OS GREGOS FORAM GRANDES mestres em descrever o comportamento humano através de pequenas histórias, que costumamos chamar de “mitos”. Todas as gerações que vieram depois deles - da psicanálise de Freud (com o complexo de Édipo, por exemplo) aos filmes de Hollywood (como o Morpheus, de “Matrix”) - terminaram por beber desta fonte.
Durante grande parte de minha vida, uma dessas histórias me deixou muito intrigado: o mito de Psyche.
Era uma vez... uma linda princesa, admirada por todos, mas cuja mão ninguém ousava pedir em casamento. Desesperado, o rei consultou o deus Apolo; este disse que Psyche deveria ser deixada sozinha, vestida de luto, no alto de uma montanha. Antes que o dia raiasse, uma serpente viria a seu encontro para desposá-la. O rei obedeceu e, por toda a noite, a princesa esperou, aterrorizada e morta de frio, a chegada de seu marido.
Terminou adormecendo; ao despertar, estava em um lindo palácio, transformada em rainha. Todas as noites seu marido vinha a seu encontro, faziam amor, mas ele havia imposto uma única condição: Psyche podia ter tudo o que desejasse, mas deveria demonstrar total confiança e jamais poderia ver seu rosto.
A moça viveu muito tempo feliz; tinha conforto, carinho, alegria, estava apaixonada pelo homem que lhe visitava todas as noites. Entretanto, vez por outra, tinha medo de estar casada com uma serpente horrorosa. Certa madrugada, quando o marido dormia, com uma lanterna iluminou a cama; e viu, deitado ao seu lado, Eros (ou Cupido) - um homem de incrível beleza. A luz o despertou, ele descobriu que a mulher que amava não era capaz de cumprir seu único desejo, e desapareceu.
Sempre que eu lia este texto, me perguntava: será que não podemos nunca descobrir a face do amor?
Foi preciso que muitos anos passassem por baixo da ponte de minha vida até compreender que o amor é um ato de fé em uma outra pessoa e seu rosto deve continuar envolto em mistério. Ele deve ser vivido e desfrutado a cada momento, mas, sempre que tentemos entendê-lo, a magia some.
Quando aceitei isso, passei também a deixar que minha vida fosse guiada por uma linguagem estranha, que chamo de “sinais”. Sei que o mundo está falando comigo, eu preciso escutá-lo e, se assim fizer, serei sempre guiado em direção ao que existe de mais intenso, mais apaixonado, e mais belo. Claro que não é fácil, e às vezes sinto-me como Psyche no penhasco, com frio e terror; mas se sou capaz de passar aquela noite e entregar-me ao mistério e à fé na vida, termino sempre por acordar em um palácio. Tudo que preciso é confiar no Amor, mesmo correndo o risco de errar.

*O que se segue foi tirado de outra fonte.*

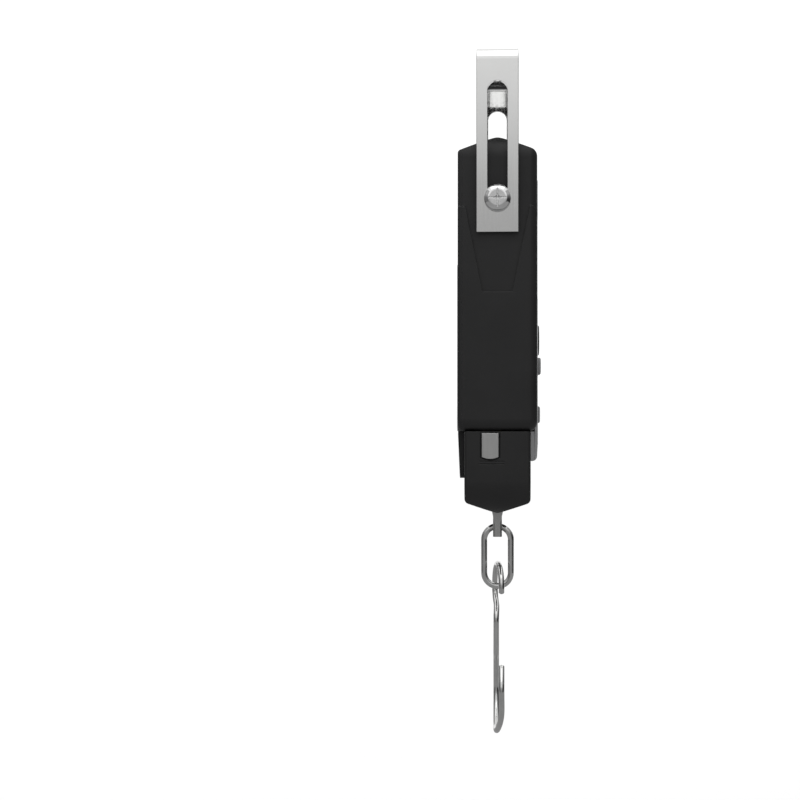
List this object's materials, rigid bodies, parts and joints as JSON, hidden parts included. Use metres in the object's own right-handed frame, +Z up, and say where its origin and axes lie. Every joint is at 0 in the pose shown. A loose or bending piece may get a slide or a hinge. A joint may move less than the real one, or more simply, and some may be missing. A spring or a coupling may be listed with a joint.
{
  "type": "hanging scale",
  "caption": "Handheld hanging scale with a slotted strap handle, slim plastic case, display and keys, pull-out tape measure, chain link and wire hook.",
  "frame": {"origin": "centre of the underside of the handle strap's web, where the scale hangs", "axes": "+Z up, display faces -Y, width along X"},
  "size_m": [0.0878, 0.0382, 0.3163],
  "materials": {
    "stainless_strap": "brushed",
    "polished_steel": "polished",
    "black_nylon": "matt",
    "black_case": "fine matt texture",
    "silver_panel": "satin silver-grey",
    "window_glass": "gloss",
    "rubber_seal": "matt",
    "zinc_steel": "zinc plated",
    "raw_aluminium": "milled",
    "gauge_foil": "foil",
    "brushed_bar": "satin",
    "bright_wire": "bright nickel",
    "circuit_board": "solder mask",
    "lcd_glass": "gloss",
    "white_plastic": "matt",
    "chip_plastic": "moulded",
    "battery_jacket": "printed film",
    "nickel_contact": "nickel plated",
    "grey_nylon": "matt",
    "tape_steel": "yellow lacquer",
    "spring_steel": "blued",
    "tab_steel": "satin",
    "black_rubber_key": "silky matt",
    "grey_key": "silky matt"
  },
  "bodies": {
    "handle": {"handle_strap": "stainless_strap"},
    "slot_slider": {"slot_bushes": "polished_steel", "side_washers": "black_nylon"},
    "case": {"handle_screws": "polished_steel", "front_shell": "black_case", "rear_shell": "black_case", "front_panel": "silver_panel", "display_window": "window_glass", "window_gasket": "rubber_seal", "nose_block": "black_case", "nose_guide": "black_nylon", "case_screws": "zinc_steel", "nose_screws": "zinc_steel", "cross_yoke": "zinc_steel", "cell_bolt": "zinc_steel", "load_cell": "raw_aluminium", "strain_gauges": "gauge_foil", "draw_bar": "brushed_bar", "draw_bar_nut": "zinc_steel", "main_board": "circuit_board", "board_screws": "zinc_steel", "lcd_glass": "lcd_glass", "lcd_frame": "white_plastic", "controller_chip": "chip_plastic", "buzzer": "chip_plastic", "key_switches": "chip_plastic", "battery_tray": "black_case", "batteries": "battery_jacket", "battery_contacts": "nickel_contact", "tape_axle": "zinc_steel"},
    "hold_key": {"hold_key": "black_rubber_key"},
    "unit_key": {"unit_key": "grey_key"},
    "tare_key": {"tare_key": "grey_key"},
    "power_key": {"power_key": "grey_key"},
    "battery_door": {"battery_cover": "black_case"},
    "tape_reel": {"tape_drum": "grey_nylon", "tape_coil": "tape_steel", "tape_spring": "spring_steel"},
    "tape": {"tape_blade": "tape_steel", "tape_end_tab": "tab_steel", "tape_rivets": "polished_steel"},
    "link": {"chain_link": "bright_wire"},
    "hook": {"wire_hook": "bright_wire"}
  },
  "joints": [
    {"name": "handle_slide", "type": "slide", "parent": "handle", "child": "slot_slider", "axis": [0, 0, 1], "range_m": [0, 0.036]},
    {"name": "handle_swing", "type": "hinge", "parent": "slot_slider", "child": "case", "pos_m": [0, 0, -0.06615], "axis": [1, 0, 0], "range_deg": [-90, 90]},
    {"name": "battery_door_slide", "type": "slide", "parent": "case", "child": "battery_door", "axis": [0, 0, -1], "range_m": [0, 0.025]},
    {"name": "tape_pull", "type": "slide", "parent": "case", "child": "tape", "axis": [-1, 0, 0], "range_m": [0, 0.025], "stiffness_N_per_m": 20, "springref_m": -0.02},
    {"name": "reel_spin", "type": "hinge", "parent": "case", "child": "tape_reel", "pos_m": [-0.0203, 0.0033, -0.187], "axis": [0, 1, 0], "range_deg": [-115, 1]},
    {"name": "link_swing", "type": "hinge", "parent": "case", "child": "link", "pos_m": [0, 0, -0.22295], "axis": [1, 0, 0], "range_deg": [-55, 55]},
    {"name": "hook_swing", "type": "hinge", "parent": "link", "child": "hook", "pos_m": [0, 0, -0.24495], "axis": [0, 1, 0], "range_deg": [-75, 75]},
    {"name": "hold_key_press", "type": "slide", "parent": "case", "child": "hold_key", "axis": [0, 1, 0], "range_m": [0, 0.0008], "stiffness_N_per_m": 300},
    {"name": "unit_key_press", "type": "slide", "parent": "case", "child": "unit_key", "axis": [0, 1, 0], "range_m": [0, 0.0008], "stiffness_N_per_m": 300},
    {"name": "tare_key_press", "type": "slide", "parent": "case", "child": "tare_key", "axis": [0, 1, 0], "range_m": [0, 0.0008], "stiffness_N_per_m": 300},
    {"name": "power_key_press", "type": "slide", "parent": "case", "child": "power_key", "axis": [0, 1, 0], "range_m": [0, 0.0008], "stiffness_N_per_m": 300}
  ],
  "couplings": [
    {"joint": "reel_spin", "follows": "tape_pull", "rad_per_m": -76.3}
  ]
}
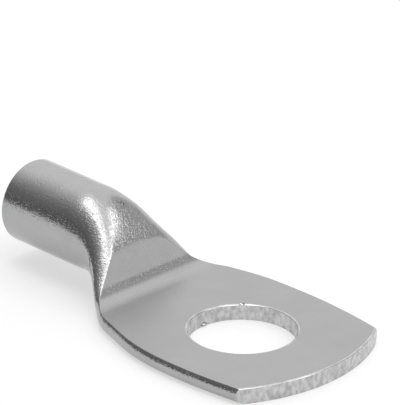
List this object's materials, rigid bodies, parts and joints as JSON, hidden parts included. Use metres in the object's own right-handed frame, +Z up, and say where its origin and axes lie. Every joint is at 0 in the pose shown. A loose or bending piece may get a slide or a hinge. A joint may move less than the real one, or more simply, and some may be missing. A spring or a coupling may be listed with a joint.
{
  "type": "tubular cable lug",
  "caption": "Tubular cable lug: a round barrel that takes a stripped conductor, pressed flat at its other end into a palm pierced for a terminal stud.",
  "frame": {"origin": "centre of the stud hole, on the underside of the palm", "axes": "+X along the lug from the barrel to the tip of the palm, +Y across the palm, +Z up out of the palm's upper face, on the side to which the barrel is raised"},
  "size_m": [0.0503, 0.0254, 0.0119],
  "materials": {
    "tinned_copper": "satin tin plating"
  },
  "bodies": {
    "root": {"lug_body": "tinned_copper"}
  },
  "joints": []
}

Concluindo o mito grego: desesperada, Psyche pede que sua mãe, Afrodite (ou Vênus), traga o marido de volta. Com ciúmes da filha, Afrodite coloca uma série de tarefas com o intuito de matá-la (e aí está a grande contradição; Psyche, que buscava a segurança no conhecimento, termina encontrando mais insegurança). Vendo que o amor ajuda sua filha a superar todos desafios que lhe são impostos, Afrodite lhe dá algo para beber, e Psyche cai em um sono profundo.
Eros/Cupido também está apaixonado, arrependido por não ter sido mais tolerante com sua mulher. Consegue entrar no castelo e despertá-la com a ponta de sua flecha. Os dois vão até Zeus, o deus supremo, implorar que esta união jamais possa ser desfeita.
Zeus faz o que pedem. A partir deste dia, Psyche (a essência do ser humano) e Eros (o amor) estão para sempre juntos. Quem não aceitar isso e procurar sempre uma explicação para as mágicas e misteriosas relações humanas irá perder o que a vida tem de melhor.